As you can see, the keys are distributed among the three cache instances.

Now, let's add a node to our list and run it again.

Nodes map to {213=>"server:A", 154=>"server:B", 331=>"server:C", 301=>"server:B1"}

a hashes to 319
a maps to  server:C

b hashes to 65
b maps to  server:B

z hashes to 284
z maps to  server:B1

hello hashes to 165
hello maps to  server:A

When we add a server, only a small subset of keys get remapped to the new instance. Thus, only a small subset of keys will experience a cache miss as they get moved to a new cache. This is because the mapping depends on which node is "closest" to the key. When you add a new server, the closest server does not change for most keys. Thus the mapping for most of the keys remains consistent.

Now, let's remove server:B from the list and see what happens.

Nodes map to {213=>"server:A", 331=>"server:C", 301=>"server:B1"}

a hashes to 319
a maps to  server:C

b hashes to 65
b maps to  server:A

z hashes to 284
z maps to  server:B1

hello hashes to 165
hello maps to  server:A

Only keys that mapped to server:B need to be remapped. All the other keys remain the same as their "closest" server has not changed.
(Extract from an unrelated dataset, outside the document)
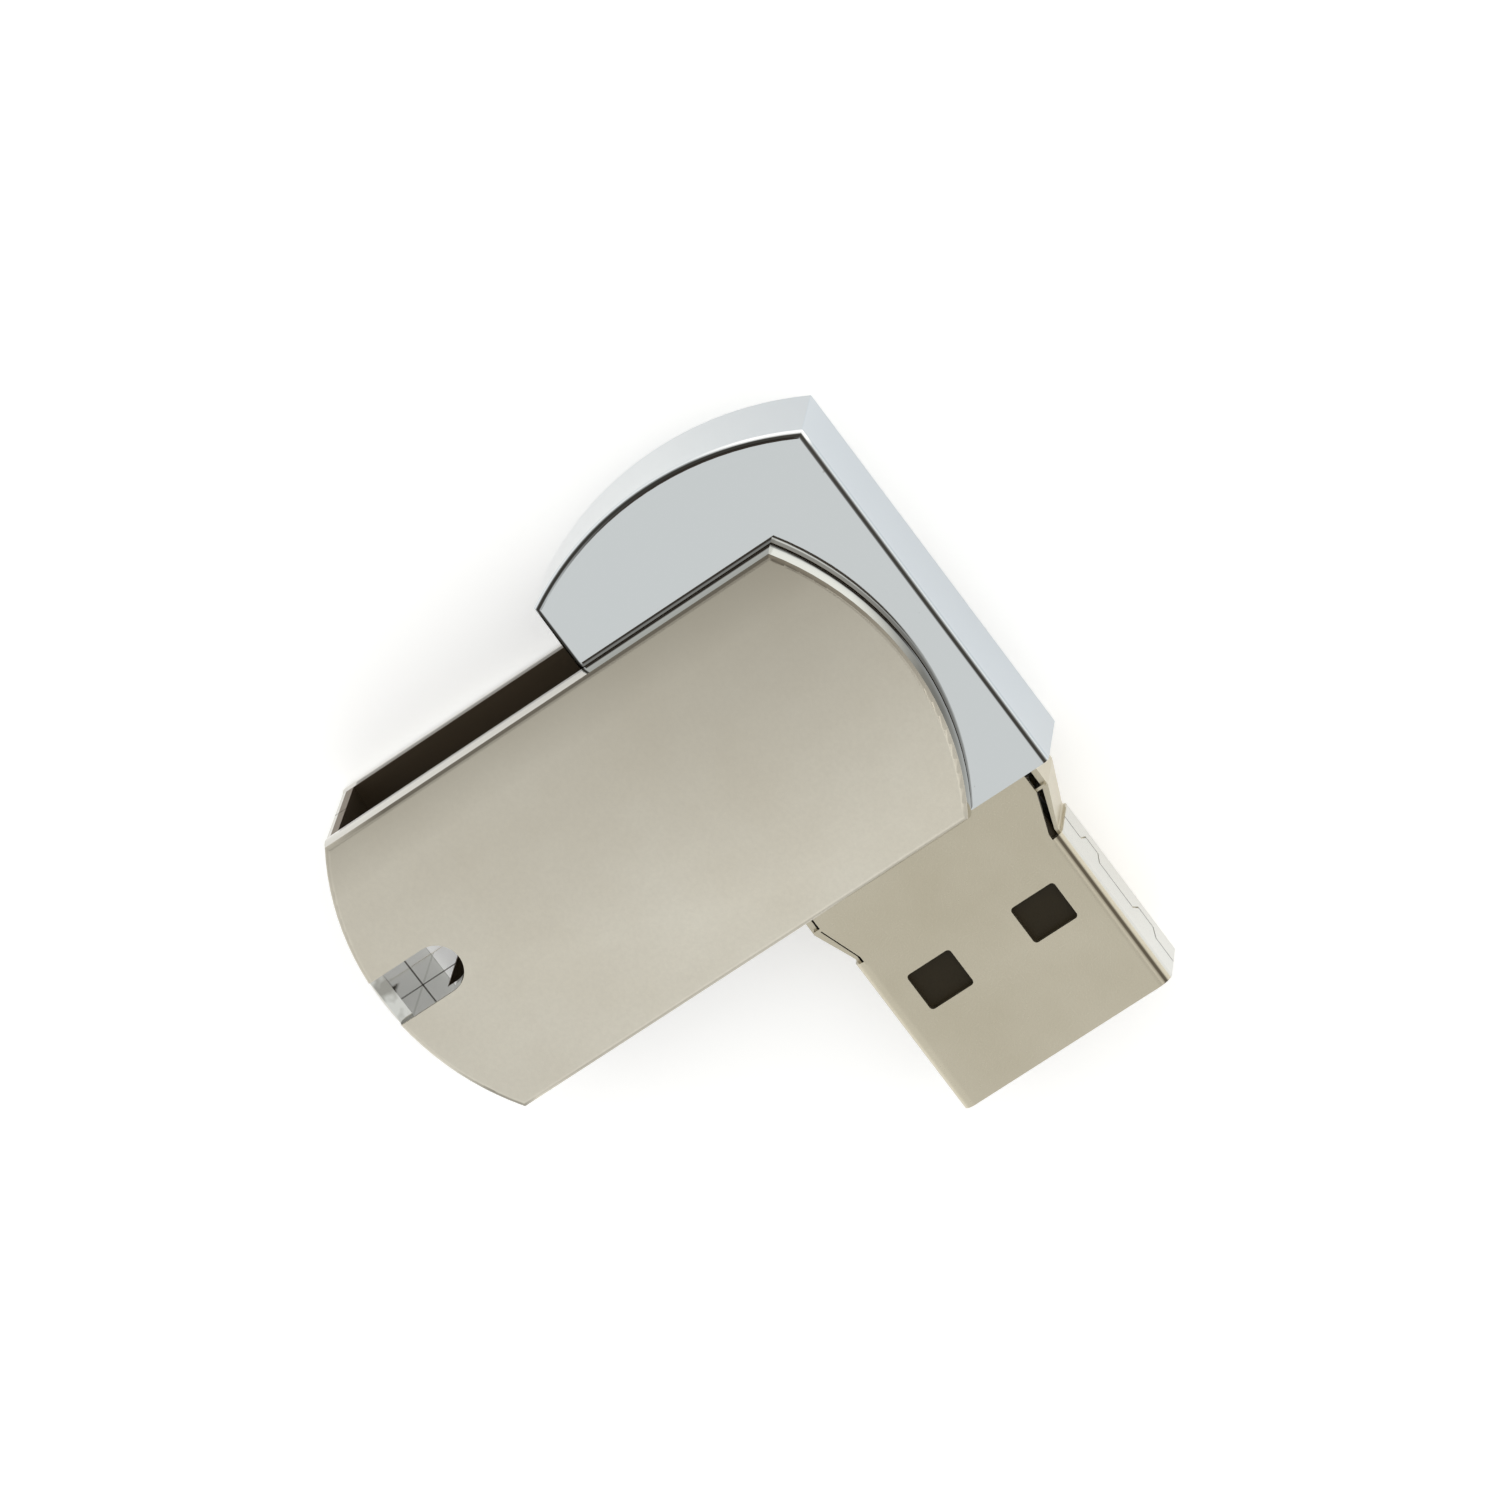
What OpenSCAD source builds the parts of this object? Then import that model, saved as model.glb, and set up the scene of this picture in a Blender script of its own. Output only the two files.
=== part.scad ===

As you can see, consistent hashing makes scaling our cache instances easier. Cache instances can be added and removed without having to remap all the keys.

As nodes are added and removed, the distribution of the keys can be uneven between the servers. In this case, we can add "fake" nodes which map to an existing server. For example, we can add another node for server A in the list. This will cause some keys to get remapped to server A and even out the distribution of keys.

Conclusion

I used caches in this blog post for a practical application of this hashing strategy. However, consistent hashing can be applied anytime you want to divide a set of keys across multiple nodes. For example, in peer-to-peer networks or a load balancer. My favorite part of learning about consistent hashing was seeing how a hash table can be modified to work in a more distributed way.